Given records>
* * * *

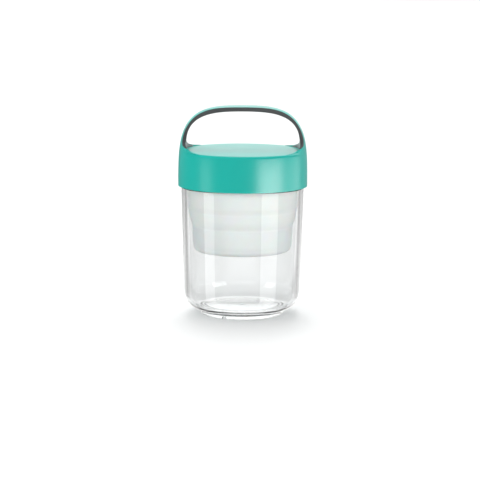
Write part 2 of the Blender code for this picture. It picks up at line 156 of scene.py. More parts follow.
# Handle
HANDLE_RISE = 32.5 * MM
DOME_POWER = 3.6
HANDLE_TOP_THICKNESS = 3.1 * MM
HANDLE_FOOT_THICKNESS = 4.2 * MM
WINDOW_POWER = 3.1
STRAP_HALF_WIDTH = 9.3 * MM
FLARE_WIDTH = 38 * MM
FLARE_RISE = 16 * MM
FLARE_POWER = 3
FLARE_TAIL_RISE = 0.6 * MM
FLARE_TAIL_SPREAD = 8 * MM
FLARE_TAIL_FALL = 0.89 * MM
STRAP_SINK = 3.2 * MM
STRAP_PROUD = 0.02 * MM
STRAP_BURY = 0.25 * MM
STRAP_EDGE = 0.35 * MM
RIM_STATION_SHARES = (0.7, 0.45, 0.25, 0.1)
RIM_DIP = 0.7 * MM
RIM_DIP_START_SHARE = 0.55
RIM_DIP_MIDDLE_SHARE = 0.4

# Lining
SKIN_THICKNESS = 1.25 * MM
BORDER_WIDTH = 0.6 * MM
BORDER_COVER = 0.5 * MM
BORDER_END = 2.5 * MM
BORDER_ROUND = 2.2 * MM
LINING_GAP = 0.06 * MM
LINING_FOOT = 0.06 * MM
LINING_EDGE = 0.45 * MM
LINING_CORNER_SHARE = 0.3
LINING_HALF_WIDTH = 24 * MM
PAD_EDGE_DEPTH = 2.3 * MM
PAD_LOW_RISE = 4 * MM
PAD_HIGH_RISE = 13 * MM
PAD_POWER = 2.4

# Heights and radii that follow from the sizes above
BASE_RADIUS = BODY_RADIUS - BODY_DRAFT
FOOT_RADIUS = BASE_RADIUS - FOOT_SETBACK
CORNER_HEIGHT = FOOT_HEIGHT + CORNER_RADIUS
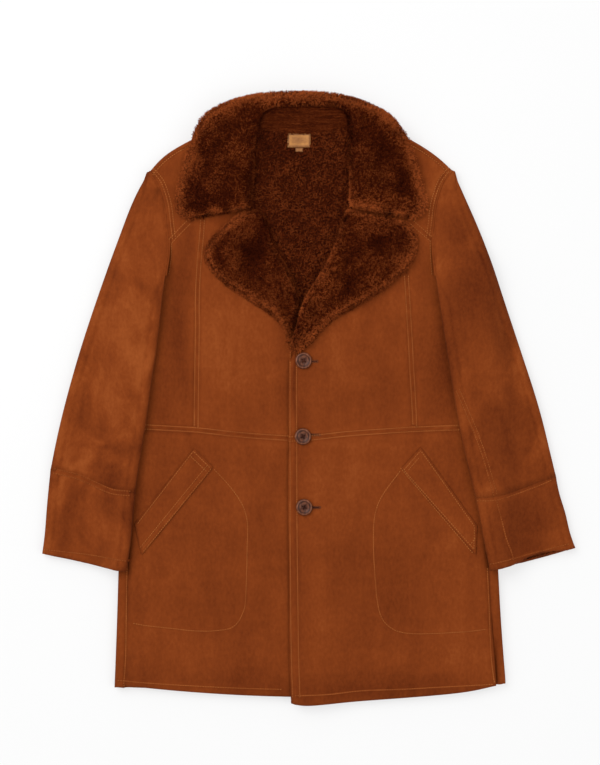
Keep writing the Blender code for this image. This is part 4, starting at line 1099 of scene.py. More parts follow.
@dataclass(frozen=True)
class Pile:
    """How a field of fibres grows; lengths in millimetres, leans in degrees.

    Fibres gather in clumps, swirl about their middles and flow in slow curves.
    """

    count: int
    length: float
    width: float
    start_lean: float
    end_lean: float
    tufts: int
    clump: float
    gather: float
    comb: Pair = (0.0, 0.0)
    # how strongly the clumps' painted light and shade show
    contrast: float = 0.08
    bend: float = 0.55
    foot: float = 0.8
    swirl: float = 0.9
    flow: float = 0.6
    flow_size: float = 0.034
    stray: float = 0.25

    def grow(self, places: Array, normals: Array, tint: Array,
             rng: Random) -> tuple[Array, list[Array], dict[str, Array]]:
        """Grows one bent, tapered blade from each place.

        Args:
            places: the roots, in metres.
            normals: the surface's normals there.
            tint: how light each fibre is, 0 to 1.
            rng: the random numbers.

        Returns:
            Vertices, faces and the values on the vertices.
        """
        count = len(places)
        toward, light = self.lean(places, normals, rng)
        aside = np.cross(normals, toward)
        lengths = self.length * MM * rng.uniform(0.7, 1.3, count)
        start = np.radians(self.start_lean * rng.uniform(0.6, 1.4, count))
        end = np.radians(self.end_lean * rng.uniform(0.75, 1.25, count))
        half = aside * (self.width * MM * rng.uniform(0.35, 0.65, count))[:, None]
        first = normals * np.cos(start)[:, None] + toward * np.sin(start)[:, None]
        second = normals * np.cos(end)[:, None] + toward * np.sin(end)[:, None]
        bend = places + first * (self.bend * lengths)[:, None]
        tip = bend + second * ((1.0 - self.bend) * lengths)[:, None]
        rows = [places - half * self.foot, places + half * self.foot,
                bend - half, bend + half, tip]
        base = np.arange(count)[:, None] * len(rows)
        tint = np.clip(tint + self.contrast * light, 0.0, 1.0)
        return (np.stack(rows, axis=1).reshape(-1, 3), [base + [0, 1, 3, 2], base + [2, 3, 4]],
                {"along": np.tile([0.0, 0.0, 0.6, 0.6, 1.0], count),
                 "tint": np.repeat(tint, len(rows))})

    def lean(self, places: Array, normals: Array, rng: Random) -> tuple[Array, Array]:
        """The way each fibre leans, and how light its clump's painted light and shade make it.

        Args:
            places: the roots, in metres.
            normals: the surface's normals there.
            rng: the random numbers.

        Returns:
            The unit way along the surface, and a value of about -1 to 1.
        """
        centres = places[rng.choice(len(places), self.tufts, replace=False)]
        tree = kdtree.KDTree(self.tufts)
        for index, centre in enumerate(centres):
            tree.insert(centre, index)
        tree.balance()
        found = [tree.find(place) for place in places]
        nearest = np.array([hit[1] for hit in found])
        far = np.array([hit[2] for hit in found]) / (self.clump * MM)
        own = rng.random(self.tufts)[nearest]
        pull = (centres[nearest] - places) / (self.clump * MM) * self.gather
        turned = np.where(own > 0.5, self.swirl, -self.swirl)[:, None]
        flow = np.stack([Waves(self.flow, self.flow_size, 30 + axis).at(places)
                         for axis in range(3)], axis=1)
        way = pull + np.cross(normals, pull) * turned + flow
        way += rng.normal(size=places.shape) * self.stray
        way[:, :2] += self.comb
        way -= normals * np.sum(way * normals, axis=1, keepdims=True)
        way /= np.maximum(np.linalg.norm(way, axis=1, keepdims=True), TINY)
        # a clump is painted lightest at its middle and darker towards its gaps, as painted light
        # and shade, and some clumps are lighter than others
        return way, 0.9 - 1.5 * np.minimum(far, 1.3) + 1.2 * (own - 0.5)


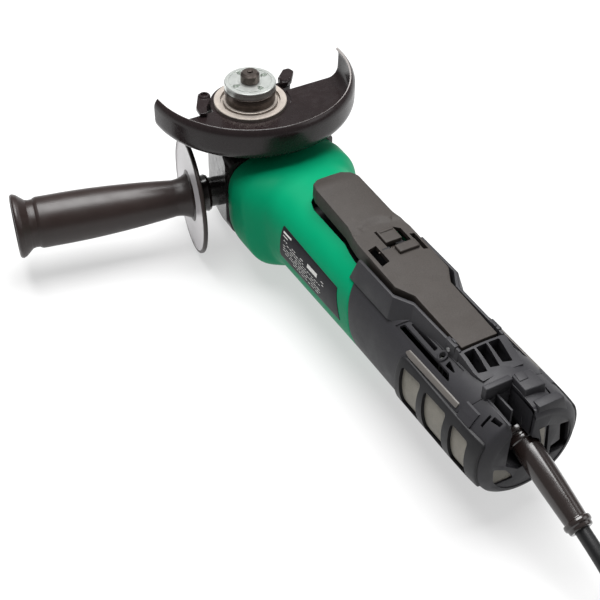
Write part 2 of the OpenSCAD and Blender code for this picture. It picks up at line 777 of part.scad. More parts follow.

* * * *

Extract all of the data above without altering anything.

Output of the task>
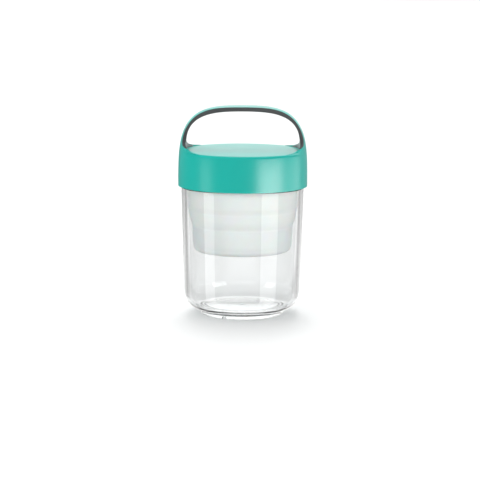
Write part 2 of the Blender code for this picture. It picks up at line 156 of scene.py. More parts follow.
# Handle
HANDLE_RISE = 32.5 * MM
DOME_POWER = 3.6
HANDLE_TOP_THICKNESS = 3.1 * MM
HANDLE_FOOT_THICKNESS = 4.2 * MM
WINDOW_POWER = 3.1
STRAP_HALF_WIDTH = 9.3 * MM
FLARE_WIDTH = 38 * MM
FLARE_RISE = 16 * MM
FLARE_POWER = 3
FLARE_TAIL_RISE = 0.6 * MM
FLARE_TAIL_SPREAD = 8 * MM
FLARE_TAIL_FALL = 0.89 * MM
STRAP_SINK = 3.2 * MM
STRAP_PROUD = 0.02 * MM
STRAP_BURY = 0.25 * MM
STRAP_EDGE = 0.35 * MM
RIM_STATION_SHARES = (0.7, 0.45, 0.25, 0.1)
RIM_DIP = 0.7 * MM
RIM_DIP_START_SHARE = 0.55
RIM_DIP_MIDDLE_SHARE = 0.4

# Lining
SKIN_THICKNESS = 1.25 * MM
BORDER_WIDTH = 0.6 * MM
BORDER_COVER = 0.5 * MM
BORDER_END = 2.5 * MM
BORDER_ROUND = 2.2 * MM
LINING_GAP = 0.06 * MM
LINING_FOOT = 0.06 * MM
LINING_EDGE = 0.45 * MM
LINING_CORNER_SHARE = 0.3
LINING_HALF_WIDTH = 24 * MM
PAD_EDGE_DEPTH = 2.3 * MM
PAD_LOW_RISE = 4 * MM
PAD_HIGH_RISE = 13 * MM
PAD_POWER = 2.4

# Heights and radii that follow from the sizes above
BASE_RADIUS = BODY_RADIUS - BODY_DRAFT
FOOT_RADIUS = BASE_RADIUS - FOOT_SETBACK
CORNER_HEIGHT = FOOT_HEIGHT + CORNER_RADIUS
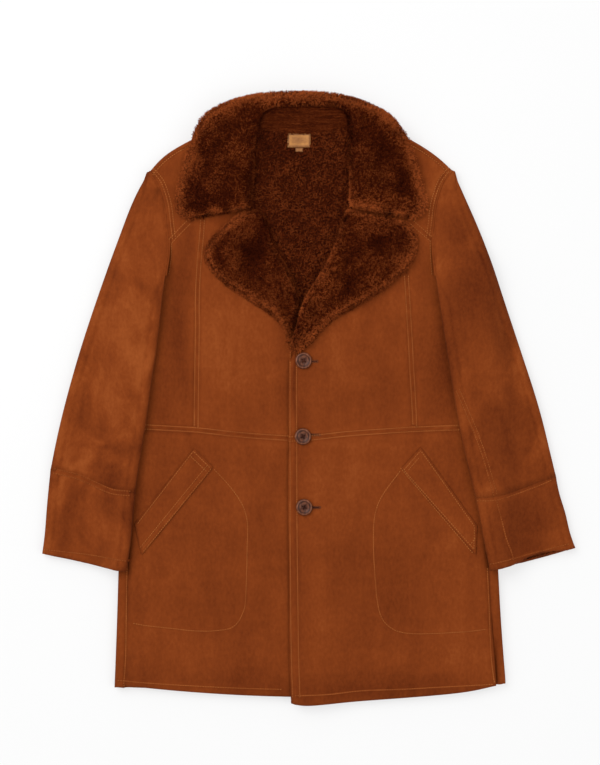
Keep writing the Blender code for this image. This is part 4, starting at line 1099 of scene.py. More parts follow.
@dataclass(frozen=True)
class Pile:
    """How a field of fibres grows; lengths in millimetres, leans in degrees.

    Fibres gather in clumps, swirl about their middles and flow in slow curves.
    """

    count: int
    length: float
    width: float
    start_lean: float
    end_lean: float
    tufts: int
    clump: float
    gather: float
    comb: Pair = (0.0, 0.0)
    # how strongly the clumps' painted light and shade show
    contrast: float = 0.08
    bend: float = 0.55
    foot: float = 0.8
    swirl: float = 0.9
    flow: float = 0.6
    flow_size: float = 0.034
    stray: float = 0.25

    def grow(self, places: Array, normals: Array, tint: Array,
             rng: Random) -> tuple[Array, list[Array], dict[str, Array]]:
        """Grows one bent, tapered blade from each place.

        Args:
            places: the roots, in metres.
            normals: the surface's normals there.
            tint: how light each fibre is, 0 to 1.
            rng: the random numbers.

        Returns:
            Vertices, faces and the values on the vertices.
        """
        count = len(places)
        toward, light = self.lean(places, normals, rng)
        aside = np.cross(normals, toward)
        lengths = self.length * MM * rng.uniform(0.7, 1.3, count)
        start = np.radians(self.start_lean * rng.uniform(0.6, 1.4, count))
        end = np.radians(self.end_lean * rng.uniform(0.75, 1.25, count))
        half = aside * (self.width * MM * rng.uniform(0.35, 0.65, count))[:, None]
        first = normals * np.cos(start)[:, None] + toward * np.sin(start)[:, None]
        second = normals * np.cos(end)[:, None] + toward * np.sin(end)[:, None]
        bend = places + first * (self.bend * lengths)[:, None]
        tip = bend + second * ((1.0 - self.bend) * lengths)[:, None]
        rows = [places - half * self.foot, places + half * self.foot,
                bend - half, bend + half, tip]
        base = np.arange(count)[:, None] * len(rows)
        tint = np.clip(tint + self.contrast * light, 0.0, 1.0)
        return (np.stack(rows, axis=1).reshape(-1, 3), [base + [0, 1, 3, 2], base + [2, 3, 4]],
                {"along": np.tile([0.0, 0.0, 0.6, 0.6, 1.0], count),
                 "tint": np.repeat(tint, len(rows))})

    def lean(self, places: Array, normals: Array, rng: Random) -> tuple[Array, Array]:
        """The way each fibre leans, and how light its clump's painted light and shade make it.

        Args:
            places: the roots, in metres.
            normals: the surface's normals there.
            rng: the random numbers.

        Returns:
            The unit way along the surface, and a value of about -1 to 1.
        """
        centres = places[rng.choice(len(places), self.tufts, replace=False)]
        tree = kdtree.KDTree(self.tufts)
        for index, centre in enumerate(centres):
            tree.insert(centre, index)
        tree.balance()
        found = [tree.find(place) for place in places]
        nearest = np.array([hit[1] for hit in found])
        far = np.array([hit[2] for hit in found]) / (self.clump * MM)
        own = rng.random(self.tufts)[nearest]
        pull = (centres[nearest] - places) / (self.clump * MM) * self.gather
        turned = np.where(own > 0.5, self.swirl, -self.swirl)[:, None]
        flow = np.stack([Waves(self.flow, self.flow_size, 30 + axis).at(places)
                         for axis in range(3)], axis=1)
        way = pull + np.cross(normals, pull) * turned + flow
        way += rng.normal(size=places.shape) * self.stray
        way[:, :2] += self.comb
        way -= normals * np.sum(way * normals, axis=1, keepdims=True)
        way /= np.maximum(np.linalg.norm(way, axis=1, keepdims=True), TINY)
        # a clump is painted lightest at its middle and darker towards its gaps, as painted light
        # and shade, and some clumps are lighter than others
        return way, 0.9 - 1.5 * np.minimum(far, 1.3) + 1.2 * (own - 0.5)


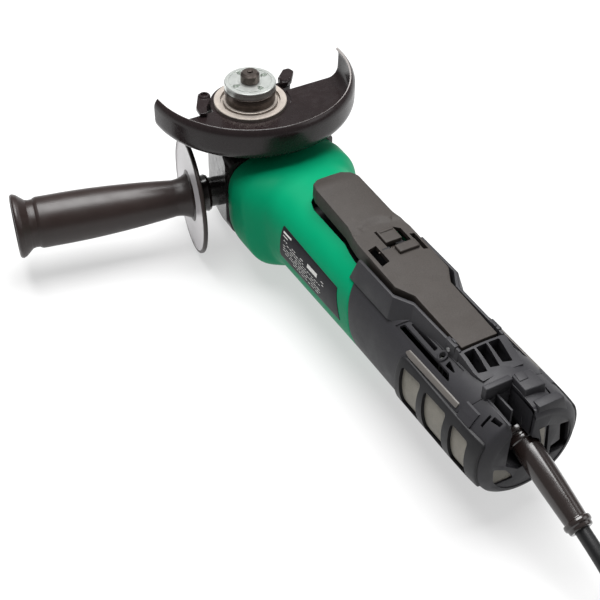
Write part 2 of the OpenSCAD and Blender code for this picture. It picks up at line 777 of part.scad. More parts follow.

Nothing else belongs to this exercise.